Вот так и бывает: приходит к тебе какой-нибудь типичный поэт. В карманах — острые камни и мятые птичьи крылья, на рукаве рубашки карандашом нацарапаны придуманные на ходу рифмы — чтобы не забыть, жилка на шее дергается, но кажется, что в такт внутренней музыке. В общем, обычный на вид человек, разве что глаза выдают, глаза его — тонущий корабль, сквозь пробоины которого хлещет в трюм океан. И ничем, никогда этот океан не вычерпать. Да и вычерпывать — совершенно не нужно. Приходит такой вот поэт и тащит тебя, например, гулять. Сопротивление совершенно бесполезно, он найдет убедительные слова, он в целом с легкостью находит любые слова, словно гортань его изнутри покрыта томами книг, словарями, клинописью. Вы с ним шатаетесь по городу. Ты родился в этом городе, он изучен тобой вдоль и поперек, знаком до каждого столба и до каждой облезлой бродячей кошки, знаком до привыкания, до ломки, до тошноты и повальной скуки. Но ты идешь с поэтом по опостылевшим улицам и понимаешь, что в ребрах этого человека застрял весь мир. Что мир этот намного больше, чем ты знал. Идешь, а поэт тебе рассказывает внутреннюю структуру бетона, как фундамента духовосприятия мягкого живого человека в твердой оболочке городских стен. Там, где ты всегда видел только бетонную стену да матерные лозунги маркером на ней. Вы просто шляетесь по улицам, а жизнь вдруг раскрывается мириадами новых граней и значений. Этот олух поэт становится для тебя проводником, первоискателем подлинных картин там, где ты знал только бессвязную мазню. Именно за это ты будешь ненавидеть пришедшего к тебе однажды поэта. Потому что он уйдет. И унесет с собой показанную тебе вселенную. А уходя, обречет тебя смотреть на улицы, на прохожих, на корявые деревца, на бетонную стену, пытаясь снова и снова найти в них что-то большее. Он уйдет, оставаясь драгоценным истоком для самого себя, но тебя проклиная жить твоей прежней жизнью, которая никогда уже не сможет принести удовлетворения. Потому что ты уже видел иное. Потому что теперь ты знаешь. В связи с этим я запираю двери перед каждым поэтом. Я не хочу умирать.
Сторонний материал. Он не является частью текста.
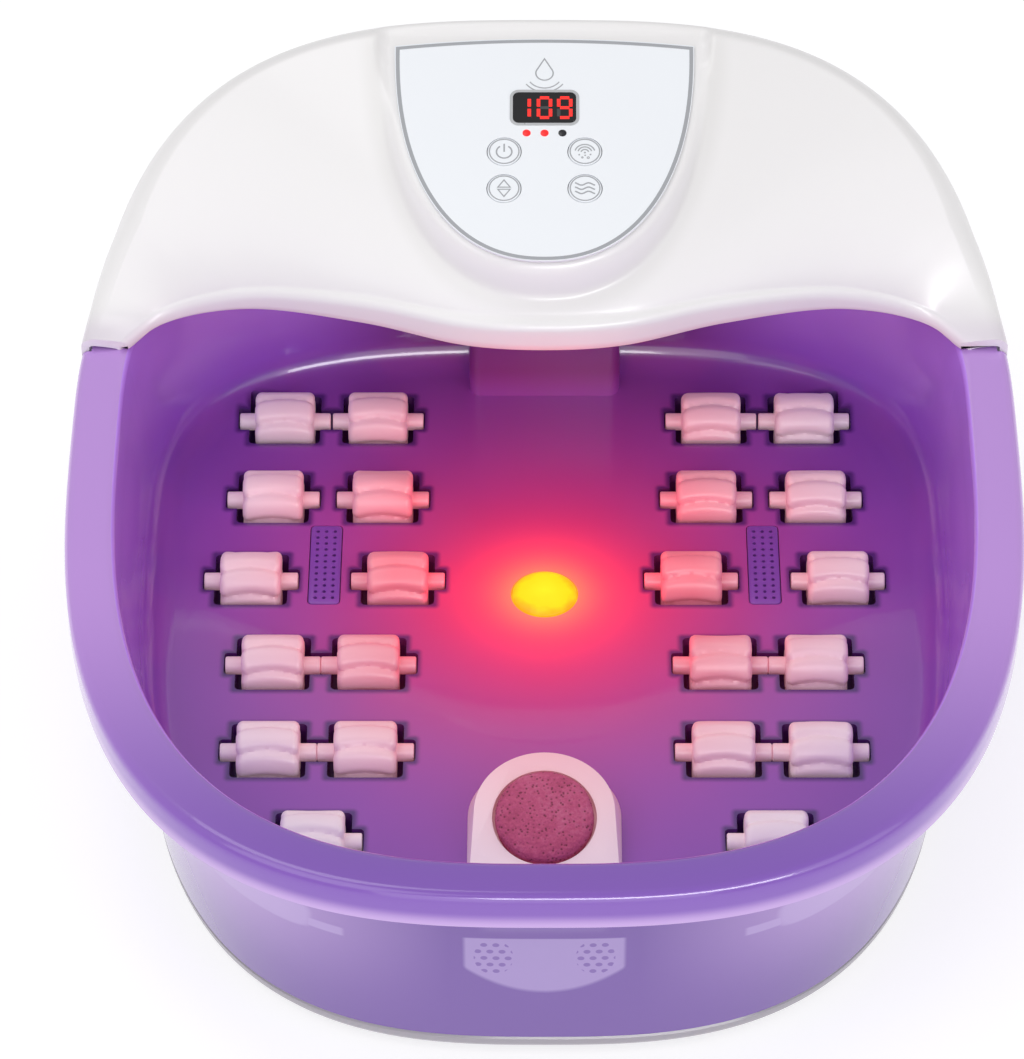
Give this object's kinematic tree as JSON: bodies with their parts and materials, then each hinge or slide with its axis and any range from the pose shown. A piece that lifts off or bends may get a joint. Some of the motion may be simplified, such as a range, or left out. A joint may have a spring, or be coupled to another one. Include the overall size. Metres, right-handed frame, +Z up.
{
  "type": "foot spa basin",
  "caption": "Foot spa: translucent tub with massage rollers in its floor, bubble strips, lamp and pumice stone, under a hood with a sloped key panel.",
  "frame": {"origin": "on the supporting surface, under the middle of the overall length and width", "axes": "+X to the user's right, +Y from the heel end to the toe end, where the hood is, +Z up"},
  "size_m": [0.367, 0.4, 0.21],
  "materials": {
    "tub": "translucent, glossy",
    "white": "smooth, glossy",
    "roller_white": "smooth",
    "label": "smooth printed film",
    "smoked": "polished smoked window",
    "lamp_red": "clear red lens",
    "pumice": "rough, porous",
    "circuit": "coated circuit board",
    "dark": "moulded",
    "rubber": "matte",
    "aluminium": "milled",
    "steel": "plain"
  },
  "bodies": {
    "tub": {"basin": "tub", "base_pan": "white", "foot_pad_front_left": "rubber", "foot_pad_rear_left": "rubber", "foot_pad_front_right": "rubber", "foot_pad_rear_right": "rubber", "base_screw_1": "steel", "base_screw_2": "steel", "base_screw_3": "steel", "base_screw_4": "steel", "hood": "white", "hood_liner": "white", "rear_cover": "white", "cord_gland": "dark", "panel_overlay": "label", "display_window": "smoked", "display_module": "dark", "control_board": "circuit", "heater_plate": "aluminium", "thermostat": "dark", "light_lens": "lamp_red", "light_board": "circuit", "bubble_strip_left": "tub", "bubble_strip_right": "tub", "vibration_motor": "steel", "motor_clamp": "white", "blower_case": "dark", "blower_motor": "steel", "air_hose": "rubber", "wire_harness": "dark", "pumice_holder": "white"},
    "roller_left_1_outer": {"roller_left_1_outer": "roller_white"},
    "roller_left_1_inner": {"roller_left_1_inner": "roller_white"},
    "roller_left_2_outer": {"roller_left_2_outer": "roller_white"},
    "roller_left_2_inner": {"roller_left_2_inner": "roller_white"},
    "roller_left_3_outer": {"roller_left_3_outer": "roller_white"},
    "roller_left_3_inner": {"roller_left_3_inner": "roller_white"},
    "roller_left_4_outer": {"roller_left_4_outer": "roller_white"},
    "roller_left_4_inner": {"roller_left_4_inner": "roller_white"},
    "roller_left_5_outer": {"roller_left_5_outer": "roller_white"},
    "roller_left_5_inner": {"roller_left_5_inner": "roller_white"},
    "roller_left_6_middle": {"roller_left_6_middle": "roller_white"},
    "roller_right_1_outer": {"roller_right_1_outer": "roller_white"},
    "roller_right_1_inner": {"roller_right_1_inner": "roller_white"},
    "roller_right_2_outer": {"roller_right_2_outer": "roller_white"},
    "roller_right_2_inner": {"roller_right_2_inner": "roller_white"},
    "roller_right_3_outer": {"roller_right_3_outer": "roller_white"},
    "roller_right_3_inner": {"roller_right_3_inner": "roller_white"},
    "roller_right_4_outer": {"roller_right_4_outer": "roller_white"},
    "roller_right_4_inner": {"roller_right_4_inner": "roller_white"},
    "roller_right_5_outer": {"roller_right_5_outer": "roller_white"},
    "roller_right_5_inner": {"roller_right_5_inner": "roller_white"},
    "roller_right_6_middle": {"roller_right_6_middle": "roller_white"},
    "button_power": {"button_power": "label"},
    "button_light_bubble": {"button_light_bubble": "label"},
    "button_temperature": {"button_temperature": "label"},
    "button_vibration": {"button_vibration": "label"},
    "pumice_stone": {"pumice_stone": "pumice"},
    "blower_impeller": {"blower_impeller": "white"},
    "vibration_weight": {"vibration_weight": "steel"}
  },
  "joints": [
    {"name": "roller_left_1_outer_spin", "type": "hinge", "parent": "tub", "child": "roller_left_1_outer", "pos_m": [-0.106, 0.138, 0.044], "axis": [1, 0, 0], "continuous": true},
    {"name": "roller_left_1_inner_spin", "type": "hinge", "parent": "tub", "child": "roller_left_1_inner", "pos_m": [-0.068, 0.138, 0.044], "axis": [1, 0, 0], "continuous": true},
    {"name": "roller_left_2_outer_spin", "type": "hinge", "parent": "tub", "child": "roller_left_2_outer", "pos_m": [-0.109, 0.0902, 0.044], "axis": [1, 0, 0], "continuous": true},
    {"name": "roller_left_2_inner_spin", "type": "hinge", "parent": "tub", "child": "roller_left_2_inner", "pos_m": [-0.065, 0.0902, 0.044], "axis": [1, 0, 0], "continuous": true},
    {"name": "roller_left_3_outer_spin", "type": "hinge", "parent": "tub", "child": "roller_left_3_outer", "pos_m": [-0.116, 0.0424, 0.044], "axis": [1, 0, 0], "continuous": true},
    {"name": "roller_left_3_inner_spin", "type": "hinge", "parent": "tub", "child": "roller_left_3_inner", "pos_m": [-0.058, 0.0424, 0.044], "axis": [1, 0, 0], "continuous": true},
    {"name": "roller_left_4_outer_spin", "type": "hinge", "parent": "tub", "child": "roller_left_4_outer", "pos_m": [-0.1056, -0.0054, 0.044], "axis": [1, 0, 0], "continuous": true},
    {"name": "roller_left_4_inner_spin", "type": "hinge", "parent": "tub", "child": "roller_left_4_inner", "pos_m": [-0.0684, -0.0054, 0.044], "axis": [1, 0, 0], "continuous": true},
    {"name": "roller_left_5_outer_spin", "type": "hinge", "parent": "tub", "child": "roller_left_5_outer", "pos_m": [-0.1056, -0.0532, 0.044], "axis": [1, 0, 0], "continuous": true},
    {"name": "roller_left_5_inner_spin", "type": "hinge", "parent": "tub", "child": "roller_left_5_inner", "pos_m": [-0.0684, -0.0532, 0.044], "axis": [1, 0, 0], "continuous": true},
    {"name": "roller_left_6_middle_spin", "type": "hinge", "parent": "tub", "child": "roller_left_6_middle", "pos_m": [-0.087, -0.101, 0.044], "axis": [1, 0, 0], "continuous": true},
    {"name": "roller_right_1_outer_spin", "type": "hinge", "parent": "tub", "child": "roller_right_1_outer", "pos_m": [0.106, 0.138, 0.044], "axis": [1, 0, 0], "continuous": true},
    {"name": "roller_right_1_inner_spin", "type": "hinge", "parent": "tub", "child": "roller_right_1_inner", "pos_m": [0.068, 0.138, 0.044], "axis": [1, 0, 0], "continuous": true},
    {"name": "roller_right_2_outer_spin", "type": "hinge", "parent": "tub", "child": "roller_right_2_outer", "pos_m": [0.109, 0.0902, 0.044], "axis": [1, 0, 0], "continuous": true},
    {"name": "roller_right_2_inner_spin", "type": "hinge", "parent": "tub", "child": "roller_right_2_inner", "pos_m": [0.065, 0.0902, 0.044], "axis": [1, 0, 0], "continuous": true},
    {"name": "roller_right_3_outer_spin", "type": "hinge", "parent": "tub", "child": "roller_right_3_outer", "pos_m": [0.116, 0.0424, 0.044], "axis": [1, 0, 0], "continuous": true},
    {"name": "roller_right_3_inner_spin", "type": "hinge", "parent": "tub", "child": "roller_right_3_inner", "pos_m": [0.058, 0.0424, 0.044], "axis": [1, 0, 0], "continuous": true},
    {"name": "roller_right_4_outer_spin", "type": "hinge", "parent": "tub", "child": "roller_right_4_outer", "pos_m": [0.1056, -0.0054, 0.044], "axis": [1, 0, 0], "continuous": true},
    {"name": "roller_right_4_inner_spin", "type": "hinge", "parent": "tub", "child": "roller_right_4_inner", "pos_m": [0.0684, -0.0054, 0.044], "axis": [1, 0, 0], "continuous": true},
    {"name": "roller_right_5_outer_spin", "type": "hinge", "parent": "tub", "child": "roller_right_5_outer", "pos_m": [0.1056, -0.0532, 0.044], "axis": [1, 0, 0], "continuous": true},
    {"name": "roller_right_5_inner_spin", "type": "hinge", "parent": "tub", "child": "roller_right_5_inner", "pos_m": [0.0684, -0.0532, 0.044], "axis": [1, 0, 0], "continuous": true},
    {"name": "roller_right_6_middle_spin", "type": "hinge", "parent": "tub", "child": "roller_right_6_middle", "pos_m": [0.087, -0.101, 0.044], "axis": [1, 0, 0], "continuous": true},
    {"name": "button_power_press", "type": "slide", "parent": "tub", "child": "button_power", "axis": [0, 0.2756, -0.9613], "range_m": [0, 0.0006], "stiffness_N_per_m": 400},
    {"name": "button_light_bubble_press", "type": "slide", "parent": "tub", "child": "button_light_bubble", "axis": [0, 0.2756, -0.9613], "range_m": [0, 0.0006], "stiffness_N_per_m": 400},
    {"name": "button_temperature_press", "type": "slide", "parent": "tub", "child": "button_temperature", "axis": [0, 0.2756, -0.9613], "range_m": [0, 0.0006], "stiffness_N_per_m": 400},
    {"name": "button_vibration_press", "type": "slide", "parent": "tub", "child": "button_vibration", "axis": [0, 0.2756, -0.9613], "range_m": [0, 0.0006], "stiffness_N_per_m": 400},
    {"name": "pumice_lift", "type": "slide", "parent": "tub", "child": "pumice_stone", "axis": [0, -0.309, 0.9511], "range_m": [0, 0.05]},
    {"name": "blower_spin", "type": "hinge", "parent": "tub", "child": "blower_impeller", "pos_m": [0, 0.15, 0.13], "axis": [0, 0, 1], "continuous": true},
    {"name": "vibration_spin", "type": "hinge", "parent": "tub", "child": "vibration_weight", "pos_m": [0.019, -0.076, 0.0225], "axis": [1, 0, 0], "continuous": true}
  ]
}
В этом посте я хочу поведать ещё об одном человеке. О той, кто влюбил меня – ярого нелюбителя поэзии – в свои стихи. О той, кто так же умеет выстраивать неоднозначные, но прекрасные сочетания слов. О той, чьи строки заставляют думать, и приводят в оживление уснувшие чувства души. О Лене Шилиной.
Петербургские крыши закрыты на карантин,
Кошки смотрят из окон: закрыт и для них чердак.
В акварельном лесу развожу на траве костры,
Мир родится из дыма и сделает первый шаг.
Все, что сможет воскреснуть, рождается с головы,
Издает свой первичный, по-детски несчастный крик,
Если ты его вспомнишь – пожалуйста, не лови
В рваный невод: от крика останется только миг.
Рыба-мир смотрит жалобно, строго. Он чуть сердит.
Он махнет плавником, чешуя заблестит в дыму.
Мое слово распято, а звук гарпуном разбит,
Ну а я, посмотри, я покуда еще живу.
Я встречаю рассвет на ладонях немых небес.
Небеса молчаливы, бесслезны. На пальцах – страх.
Петербургскому утру под вечер приснится лес,
Он такой же, как тот, что зажегся в твоих глазах,
Из которого был сотворен на земле ковчег.
Рыба-мир в колыбели баюкал ковчег рукой.
Был потоп, он исчез, сгинет эта напасть навек.
Но, когда все закончится, ты приходи домой.
Я придумаю мир, в мире будем совсем одни,
Без людей, без гостей, только крыши и облака.
А ночами наш город опять разведет мосты,
Мы дадим ему имя... Потом. А пока... пока...
Мир-младенец сопит на изломе Господних рук,
Машет мне плавником, смотрит черной дырой зрачков.
Все однажды пройдет, город вспомнит привычный круг.
Ну а мы – мы научимся мир понимать без слов.